» **Written problem**: From the line with "record = json.load(file)" through the final line, please write out the listing exactly, including both of those lines.

★ ★ ★ ★ ★

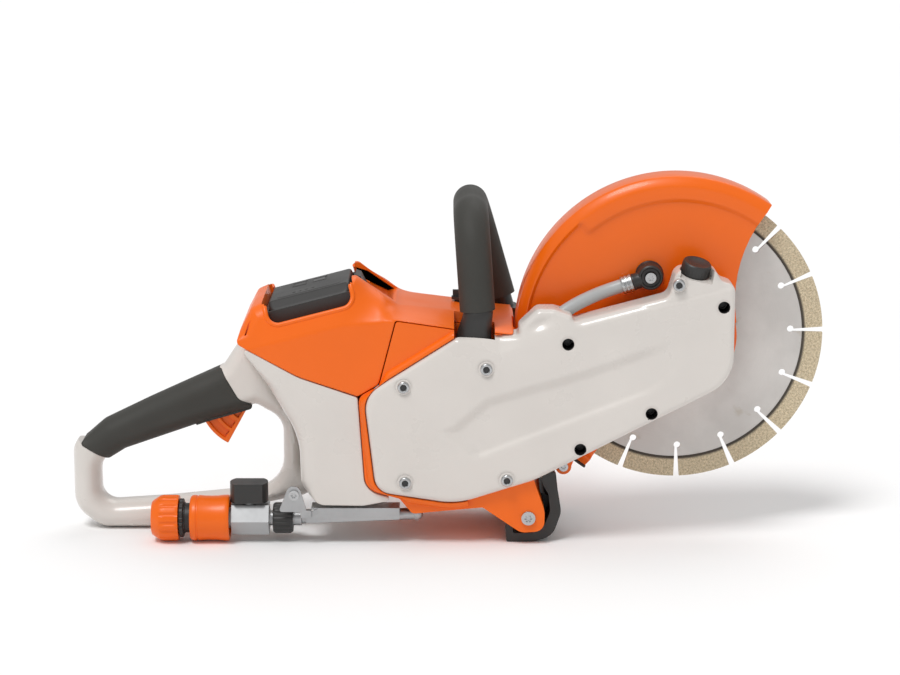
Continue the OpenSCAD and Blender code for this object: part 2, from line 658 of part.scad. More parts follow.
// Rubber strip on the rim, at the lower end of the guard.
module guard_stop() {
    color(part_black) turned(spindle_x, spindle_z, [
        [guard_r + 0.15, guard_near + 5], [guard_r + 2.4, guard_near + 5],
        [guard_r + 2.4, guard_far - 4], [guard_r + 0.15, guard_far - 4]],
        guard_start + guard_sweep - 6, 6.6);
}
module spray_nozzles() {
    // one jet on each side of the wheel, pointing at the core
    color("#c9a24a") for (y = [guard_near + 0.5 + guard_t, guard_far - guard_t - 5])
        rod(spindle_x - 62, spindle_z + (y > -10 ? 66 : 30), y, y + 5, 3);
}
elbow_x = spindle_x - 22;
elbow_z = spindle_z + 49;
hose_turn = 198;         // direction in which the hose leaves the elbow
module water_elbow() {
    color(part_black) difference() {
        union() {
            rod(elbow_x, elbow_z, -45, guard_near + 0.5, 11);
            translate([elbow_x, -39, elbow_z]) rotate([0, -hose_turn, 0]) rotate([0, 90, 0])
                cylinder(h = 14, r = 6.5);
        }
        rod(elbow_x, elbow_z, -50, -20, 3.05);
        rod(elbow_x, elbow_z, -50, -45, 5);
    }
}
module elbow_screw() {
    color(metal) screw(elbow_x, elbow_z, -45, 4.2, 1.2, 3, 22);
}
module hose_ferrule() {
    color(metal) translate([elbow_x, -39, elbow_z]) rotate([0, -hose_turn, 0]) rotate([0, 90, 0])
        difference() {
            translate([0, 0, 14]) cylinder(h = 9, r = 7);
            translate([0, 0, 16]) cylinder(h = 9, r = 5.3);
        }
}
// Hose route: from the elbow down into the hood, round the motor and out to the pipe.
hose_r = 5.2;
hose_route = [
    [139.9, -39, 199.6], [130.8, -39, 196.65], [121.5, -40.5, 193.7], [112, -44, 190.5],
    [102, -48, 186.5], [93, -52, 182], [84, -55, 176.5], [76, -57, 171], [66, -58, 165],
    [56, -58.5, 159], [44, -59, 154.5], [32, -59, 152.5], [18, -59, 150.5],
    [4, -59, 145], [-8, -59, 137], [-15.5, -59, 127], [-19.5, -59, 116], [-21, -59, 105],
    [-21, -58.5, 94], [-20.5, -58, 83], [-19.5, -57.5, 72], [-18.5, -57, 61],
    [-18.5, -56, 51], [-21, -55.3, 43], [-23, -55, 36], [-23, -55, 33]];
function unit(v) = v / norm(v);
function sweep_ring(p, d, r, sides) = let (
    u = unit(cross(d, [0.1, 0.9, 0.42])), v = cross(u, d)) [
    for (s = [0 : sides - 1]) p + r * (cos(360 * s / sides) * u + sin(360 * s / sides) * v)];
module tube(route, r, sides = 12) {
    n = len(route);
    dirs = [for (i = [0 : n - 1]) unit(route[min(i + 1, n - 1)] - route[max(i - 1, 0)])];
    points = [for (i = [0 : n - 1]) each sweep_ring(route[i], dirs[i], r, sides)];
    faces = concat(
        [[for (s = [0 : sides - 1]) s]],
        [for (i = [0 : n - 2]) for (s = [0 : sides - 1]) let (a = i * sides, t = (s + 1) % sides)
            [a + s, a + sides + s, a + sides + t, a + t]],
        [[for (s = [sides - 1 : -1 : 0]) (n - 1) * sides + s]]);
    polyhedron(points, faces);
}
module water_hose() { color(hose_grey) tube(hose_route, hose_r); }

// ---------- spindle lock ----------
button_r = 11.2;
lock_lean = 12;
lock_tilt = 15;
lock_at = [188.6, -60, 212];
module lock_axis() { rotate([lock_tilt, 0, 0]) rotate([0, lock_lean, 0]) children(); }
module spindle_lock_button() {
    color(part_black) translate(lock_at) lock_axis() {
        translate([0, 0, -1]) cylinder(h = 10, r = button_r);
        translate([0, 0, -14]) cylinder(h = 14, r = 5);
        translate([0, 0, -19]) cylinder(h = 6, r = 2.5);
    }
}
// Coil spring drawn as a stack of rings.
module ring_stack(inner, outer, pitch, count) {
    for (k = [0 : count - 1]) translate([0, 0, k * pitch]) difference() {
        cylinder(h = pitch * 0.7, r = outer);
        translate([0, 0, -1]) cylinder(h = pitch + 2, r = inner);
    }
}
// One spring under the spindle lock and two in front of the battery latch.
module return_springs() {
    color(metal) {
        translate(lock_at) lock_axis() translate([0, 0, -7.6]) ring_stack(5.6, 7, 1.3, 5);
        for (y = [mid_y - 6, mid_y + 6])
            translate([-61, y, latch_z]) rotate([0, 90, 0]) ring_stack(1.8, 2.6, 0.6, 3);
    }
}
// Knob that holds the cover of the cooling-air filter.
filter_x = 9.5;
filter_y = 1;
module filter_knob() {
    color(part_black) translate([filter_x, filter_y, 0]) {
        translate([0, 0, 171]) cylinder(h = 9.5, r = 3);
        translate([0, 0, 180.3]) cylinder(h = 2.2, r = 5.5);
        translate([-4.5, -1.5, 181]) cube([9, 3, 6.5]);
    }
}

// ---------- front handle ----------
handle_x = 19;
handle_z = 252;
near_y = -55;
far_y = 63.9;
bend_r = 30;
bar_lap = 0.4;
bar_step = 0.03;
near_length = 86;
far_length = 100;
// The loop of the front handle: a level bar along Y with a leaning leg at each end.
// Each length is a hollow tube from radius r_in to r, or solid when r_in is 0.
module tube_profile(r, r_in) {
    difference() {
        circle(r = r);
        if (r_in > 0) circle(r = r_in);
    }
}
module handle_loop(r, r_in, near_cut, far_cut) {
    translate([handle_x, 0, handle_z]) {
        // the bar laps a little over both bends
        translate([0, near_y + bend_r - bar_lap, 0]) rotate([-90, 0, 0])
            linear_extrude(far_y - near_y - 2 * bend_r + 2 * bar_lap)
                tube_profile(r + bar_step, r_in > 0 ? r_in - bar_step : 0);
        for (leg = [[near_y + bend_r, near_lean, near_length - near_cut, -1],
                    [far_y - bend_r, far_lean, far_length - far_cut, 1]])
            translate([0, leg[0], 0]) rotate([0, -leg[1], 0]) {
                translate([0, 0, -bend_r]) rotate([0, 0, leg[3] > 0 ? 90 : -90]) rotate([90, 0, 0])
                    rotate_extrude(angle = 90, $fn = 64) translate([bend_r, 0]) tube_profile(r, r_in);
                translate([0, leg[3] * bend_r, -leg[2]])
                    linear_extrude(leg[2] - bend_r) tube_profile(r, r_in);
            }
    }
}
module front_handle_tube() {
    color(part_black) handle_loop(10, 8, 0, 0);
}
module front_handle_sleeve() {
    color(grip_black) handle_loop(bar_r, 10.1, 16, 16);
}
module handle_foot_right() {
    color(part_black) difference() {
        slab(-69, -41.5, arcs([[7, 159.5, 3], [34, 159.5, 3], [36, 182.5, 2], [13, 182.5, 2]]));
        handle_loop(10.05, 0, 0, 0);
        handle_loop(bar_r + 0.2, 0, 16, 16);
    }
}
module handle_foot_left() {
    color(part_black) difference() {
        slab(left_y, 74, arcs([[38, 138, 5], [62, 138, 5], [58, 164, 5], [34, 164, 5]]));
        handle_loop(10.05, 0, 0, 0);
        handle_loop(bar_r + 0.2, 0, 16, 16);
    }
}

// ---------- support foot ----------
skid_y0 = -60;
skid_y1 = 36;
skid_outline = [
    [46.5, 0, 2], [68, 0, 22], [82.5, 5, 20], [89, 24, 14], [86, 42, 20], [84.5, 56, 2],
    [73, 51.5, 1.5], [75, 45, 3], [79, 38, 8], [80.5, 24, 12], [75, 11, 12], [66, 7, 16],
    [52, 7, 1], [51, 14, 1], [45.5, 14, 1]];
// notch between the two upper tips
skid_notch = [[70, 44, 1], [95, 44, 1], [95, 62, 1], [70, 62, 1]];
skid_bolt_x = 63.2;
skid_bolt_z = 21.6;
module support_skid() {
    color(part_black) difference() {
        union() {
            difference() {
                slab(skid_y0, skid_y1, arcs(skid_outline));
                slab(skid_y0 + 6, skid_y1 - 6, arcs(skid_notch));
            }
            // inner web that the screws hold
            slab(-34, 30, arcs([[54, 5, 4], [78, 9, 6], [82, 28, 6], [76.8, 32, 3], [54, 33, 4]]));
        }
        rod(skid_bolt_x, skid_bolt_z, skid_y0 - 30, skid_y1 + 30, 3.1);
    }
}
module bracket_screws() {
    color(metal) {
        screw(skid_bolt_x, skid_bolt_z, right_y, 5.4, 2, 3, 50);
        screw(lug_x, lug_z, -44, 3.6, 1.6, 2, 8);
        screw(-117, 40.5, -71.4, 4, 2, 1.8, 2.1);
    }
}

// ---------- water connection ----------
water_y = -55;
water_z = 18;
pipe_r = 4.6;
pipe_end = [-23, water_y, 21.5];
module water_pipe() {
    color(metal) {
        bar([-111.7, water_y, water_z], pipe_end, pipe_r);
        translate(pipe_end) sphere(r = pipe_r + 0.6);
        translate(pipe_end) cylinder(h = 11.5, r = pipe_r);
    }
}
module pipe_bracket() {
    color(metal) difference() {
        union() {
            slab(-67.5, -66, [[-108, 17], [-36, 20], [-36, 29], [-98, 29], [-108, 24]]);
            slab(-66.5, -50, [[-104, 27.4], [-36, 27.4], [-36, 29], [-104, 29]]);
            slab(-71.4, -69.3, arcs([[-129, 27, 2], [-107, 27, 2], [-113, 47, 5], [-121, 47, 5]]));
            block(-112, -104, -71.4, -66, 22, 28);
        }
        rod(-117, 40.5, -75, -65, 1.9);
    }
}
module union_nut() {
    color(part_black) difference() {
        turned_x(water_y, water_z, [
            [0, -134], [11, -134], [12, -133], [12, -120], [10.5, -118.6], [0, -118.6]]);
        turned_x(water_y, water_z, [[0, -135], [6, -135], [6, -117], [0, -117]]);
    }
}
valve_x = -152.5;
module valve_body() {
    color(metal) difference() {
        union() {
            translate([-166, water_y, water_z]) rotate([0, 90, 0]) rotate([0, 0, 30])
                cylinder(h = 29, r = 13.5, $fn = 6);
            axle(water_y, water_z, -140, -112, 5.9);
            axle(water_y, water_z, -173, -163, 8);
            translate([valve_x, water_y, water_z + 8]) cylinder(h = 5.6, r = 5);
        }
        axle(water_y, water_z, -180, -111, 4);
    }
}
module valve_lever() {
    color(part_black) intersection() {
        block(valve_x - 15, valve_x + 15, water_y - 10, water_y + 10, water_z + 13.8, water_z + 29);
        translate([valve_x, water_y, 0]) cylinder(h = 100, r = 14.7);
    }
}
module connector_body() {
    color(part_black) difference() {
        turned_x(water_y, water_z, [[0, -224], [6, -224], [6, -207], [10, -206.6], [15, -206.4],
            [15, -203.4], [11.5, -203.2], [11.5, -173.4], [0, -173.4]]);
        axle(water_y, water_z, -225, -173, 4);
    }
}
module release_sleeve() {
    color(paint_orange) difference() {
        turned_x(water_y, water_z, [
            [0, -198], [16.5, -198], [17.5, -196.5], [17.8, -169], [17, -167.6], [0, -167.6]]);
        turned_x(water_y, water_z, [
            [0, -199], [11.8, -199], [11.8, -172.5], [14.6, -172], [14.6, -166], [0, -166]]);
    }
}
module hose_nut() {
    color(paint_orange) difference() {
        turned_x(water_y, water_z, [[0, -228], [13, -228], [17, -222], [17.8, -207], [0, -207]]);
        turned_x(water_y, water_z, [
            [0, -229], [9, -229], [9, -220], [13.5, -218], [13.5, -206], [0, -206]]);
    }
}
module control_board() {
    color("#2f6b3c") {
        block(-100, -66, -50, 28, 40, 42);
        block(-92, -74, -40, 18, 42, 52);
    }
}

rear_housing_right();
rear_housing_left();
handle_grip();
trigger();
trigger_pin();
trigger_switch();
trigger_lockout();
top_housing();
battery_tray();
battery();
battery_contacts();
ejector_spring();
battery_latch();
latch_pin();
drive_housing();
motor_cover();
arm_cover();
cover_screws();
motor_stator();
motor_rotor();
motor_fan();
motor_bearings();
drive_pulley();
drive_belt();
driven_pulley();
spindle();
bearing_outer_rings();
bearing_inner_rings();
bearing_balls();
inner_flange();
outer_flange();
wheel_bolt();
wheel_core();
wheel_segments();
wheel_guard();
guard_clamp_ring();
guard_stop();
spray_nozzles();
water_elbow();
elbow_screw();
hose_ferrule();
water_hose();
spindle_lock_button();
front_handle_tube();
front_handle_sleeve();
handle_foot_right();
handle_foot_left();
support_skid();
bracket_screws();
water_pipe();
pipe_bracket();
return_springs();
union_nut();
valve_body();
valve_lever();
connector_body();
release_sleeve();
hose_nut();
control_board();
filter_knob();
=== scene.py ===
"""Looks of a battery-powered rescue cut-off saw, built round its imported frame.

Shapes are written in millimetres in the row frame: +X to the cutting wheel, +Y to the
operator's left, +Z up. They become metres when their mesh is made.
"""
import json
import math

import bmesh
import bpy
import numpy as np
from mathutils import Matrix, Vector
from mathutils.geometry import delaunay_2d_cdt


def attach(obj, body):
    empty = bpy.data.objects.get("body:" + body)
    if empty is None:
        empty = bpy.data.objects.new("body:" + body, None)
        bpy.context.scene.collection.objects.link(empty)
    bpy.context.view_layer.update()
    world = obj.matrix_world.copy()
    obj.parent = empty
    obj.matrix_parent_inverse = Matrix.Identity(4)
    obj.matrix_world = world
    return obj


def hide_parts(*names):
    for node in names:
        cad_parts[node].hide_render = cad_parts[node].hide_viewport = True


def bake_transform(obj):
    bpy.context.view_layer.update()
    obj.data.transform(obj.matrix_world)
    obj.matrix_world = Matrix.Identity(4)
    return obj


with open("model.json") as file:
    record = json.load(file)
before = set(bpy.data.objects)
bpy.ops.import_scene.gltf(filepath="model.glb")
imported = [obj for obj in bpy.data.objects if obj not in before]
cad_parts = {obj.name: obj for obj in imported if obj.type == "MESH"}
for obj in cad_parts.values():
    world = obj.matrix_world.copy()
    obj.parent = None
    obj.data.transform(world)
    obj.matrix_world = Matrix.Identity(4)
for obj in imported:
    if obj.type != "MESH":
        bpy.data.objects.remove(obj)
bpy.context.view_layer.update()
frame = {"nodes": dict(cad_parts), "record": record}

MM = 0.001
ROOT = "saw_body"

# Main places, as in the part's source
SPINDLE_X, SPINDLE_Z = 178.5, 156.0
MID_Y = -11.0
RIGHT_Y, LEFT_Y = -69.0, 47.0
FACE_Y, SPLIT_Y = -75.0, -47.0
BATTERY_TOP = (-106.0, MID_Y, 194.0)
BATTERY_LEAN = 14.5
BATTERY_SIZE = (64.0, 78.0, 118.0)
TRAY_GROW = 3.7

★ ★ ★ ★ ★

» **The result**:
    record = json.load(file)
before = set(bpy.data.objects)
bpy.ops.import_scene.gltf(filepath="model.glb")
imported = [obj for obj in bpy.data.objects if obj not in before]
cad_parts = {obj.name: obj for obj in imported if obj.type == "MESH"}
for obj in cad_parts.values():
    world = obj.matrix_world.copy()
    obj.parent = None
    obj.data.transform(world)
    obj.matrix_world = Matrix.Identity(4)
for obj in imported:
    if obj.type != "MESH":
        bpy.data.objects.remove(obj)
bpy.context.view_layer.update()
frame = {"nodes": dict(cad_parts), "record": record}

MM = 0.001
ROOT = "saw_body"

# Main places, as in the part's source
SPINDLE_X, SPINDLE_Z = 178.5, 156.0
MID_Y = -11.0
RIGHT_Y, LEFT_Y = -69.0, 47.0
FACE_Y, SPLIT_Y = -75.0, -47.0
BATTERY_TOP = (-106.0, MID_Y, 194.0)
BATTERY_LEAN = 14.5
BATTERY_SIZE = (64.0, 78.0, 118.0)
TRAY_GROW = 3.7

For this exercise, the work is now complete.